»»

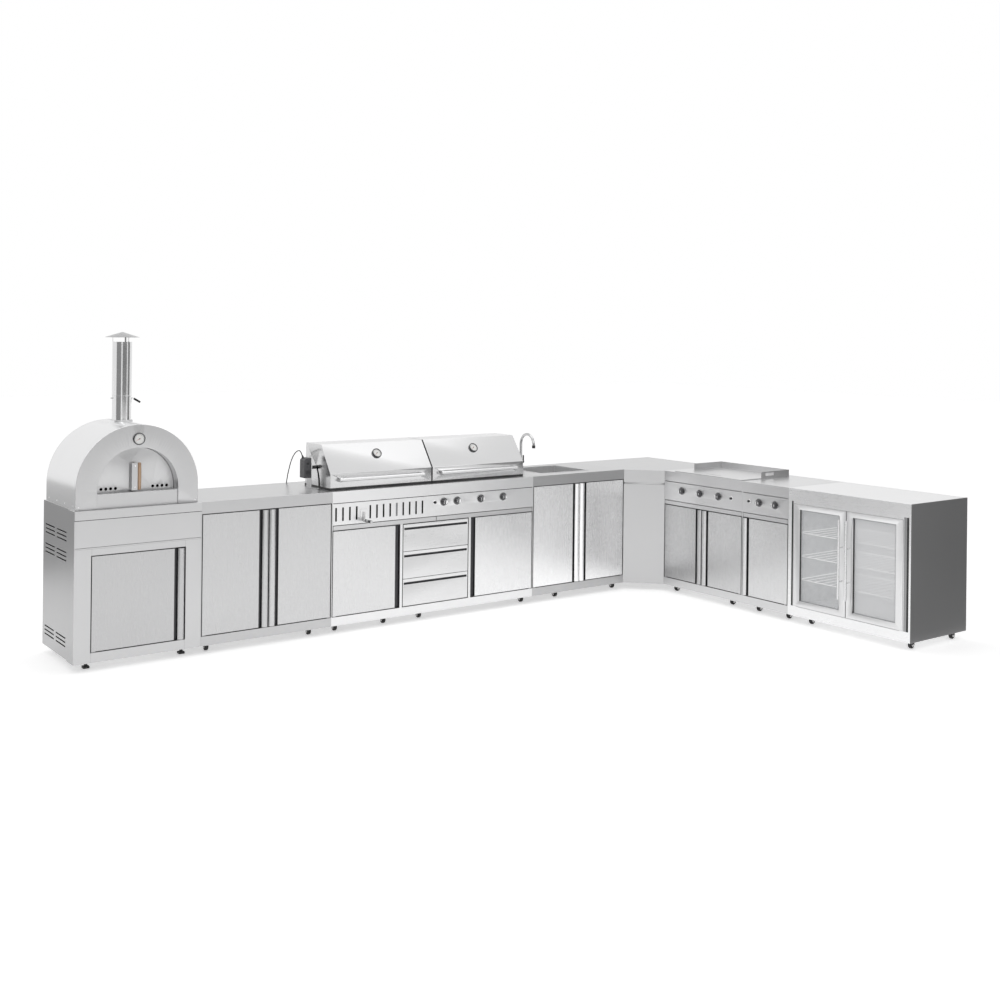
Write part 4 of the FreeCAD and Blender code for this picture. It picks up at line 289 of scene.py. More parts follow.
def grip_wood():
    """Oiled hardwood with long rings."""
    material, tree, shader = shader_tree("grip_wood")
    place = object_place(tree)
    along = add_node(tree, "ShaderNodeMapping", Vector=place, Scale=(60, 60, 5)).outputs["Vector"]
    wave = {"Vector": along, "Scale": 1.6, "Distortion": 5.0, "Detail": 3.0}
    rings = add_node(tree, "ShaderNodeTexWave", {"wave_type": "RINGS"}, **wave).outputs["Fac"]
    pores = stretched_noise(tree, place, (900, 900, 40), 1.0, 3.0)
    tone = ramp(tree, maths(tree, "MULTIPLY_ADD", pores, 0.5, rings), 0.2, 1.2, 0, 1)
    feed(tree, shader, {
        "Base Color": tinted(tree, tone, (0.29, 0.18, 0.11), (0.54, 0.37, 0.25)),
        "Roughness": ramp(tree, pores, 0.3, 0.7, 0.34, 0.52),
        "Normal": bumped(tree, pores, 0.3, 0.0003),
    })
    return material


def clear_glass(name, tone, alpha):
    """A pane seen from both sides; the alpha lets the cabinet behind it show through."""
    material, tree, shader = shader_tree(name)
    wiped = stretched_noise(tree, object_place(tree), EVEN, 3.0, 3.0)
    rough = ramp(tree, wiped, 0.3, 0.7, 0.02, 0.06)
    feed(tree, shader, {"Roughness": rough, "Base Color": (*tone, 1), "Alpha": alpha, "Metallic": 0.0})
    return material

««

| REQUIREMENT |
Return the listing above in its exact form.

| CORRECT RESULT |
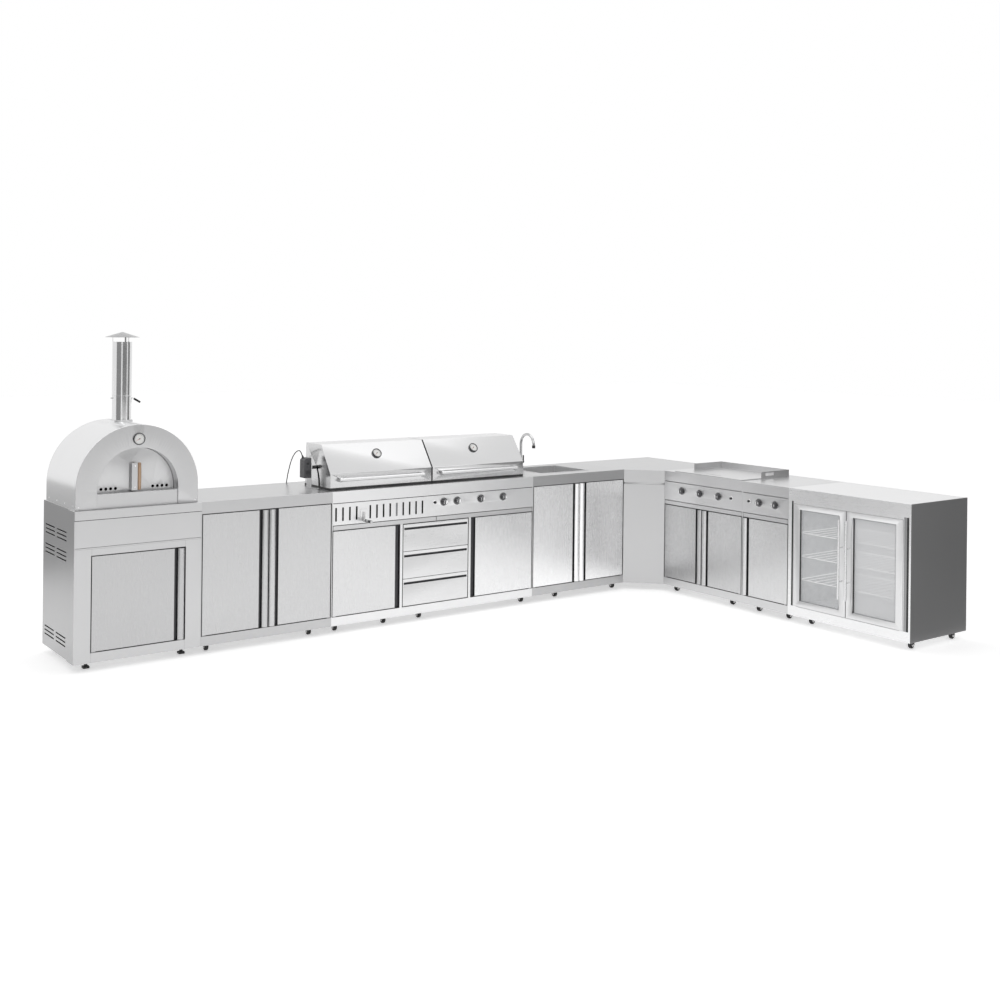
Write part 4 of the FreeCAD and Blender code for this picture. It picks up at line 289 of scene.py. More parts follow.
def grip_wood():
    """Oiled hardwood with long rings."""
    material, tree, shader = shader_tree("grip_wood")
    place = object_place(tree)
    along = add_node(tree, "ShaderNodeMapping", Vector=place, Scale=(60, 60, 5)).outputs["Vector"]
    wave = {"Vector": along, "Scale": 1.6, "Distortion": 5.0, "Detail": 3.0}
    rings = add_node(tree, "ShaderNodeTexWave", {"wave_type": "RINGS"}, **wave).outputs["Fac"]
    pores = stretched_noise(tree, place, (900, 900, 40), 1.0, 3.0)
    tone = ramp(tree, maths(tree, "MULTIPLY_ADD", pores, 0.5, rings), 0.2, 1.2, 0, 1)
    feed(tree, shader, {
        "Base Color": tinted(tree, tone, (0.29, 0.18, 0.11), (0.54, 0.37, 0.25)),
        "Roughness": ramp(tree, pores, 0.3, 0.7, 0.34, 0.52),
        "Normal": bumped(tree, pores, 0.3, 0.0003),
    })
    return material


def clear_glass(name, tone, alpha):
    """A pane seen from both sides; the alpha lets the cabinet behind it show through."""
    material, tree, shader = shader_tree(name)
    wiped = stretched_noise(tree, object_place(tree), EVEN, 3.0, 3.0)
    rough = ramp(tree, wiped, 0.3, 0.7, 0.02, 0.06)
    feed(tree, shader, {"Roughness": rough, "Base Color": (*tone, 1), "Alpha": alpha, "Metallic": 0.0})
    return material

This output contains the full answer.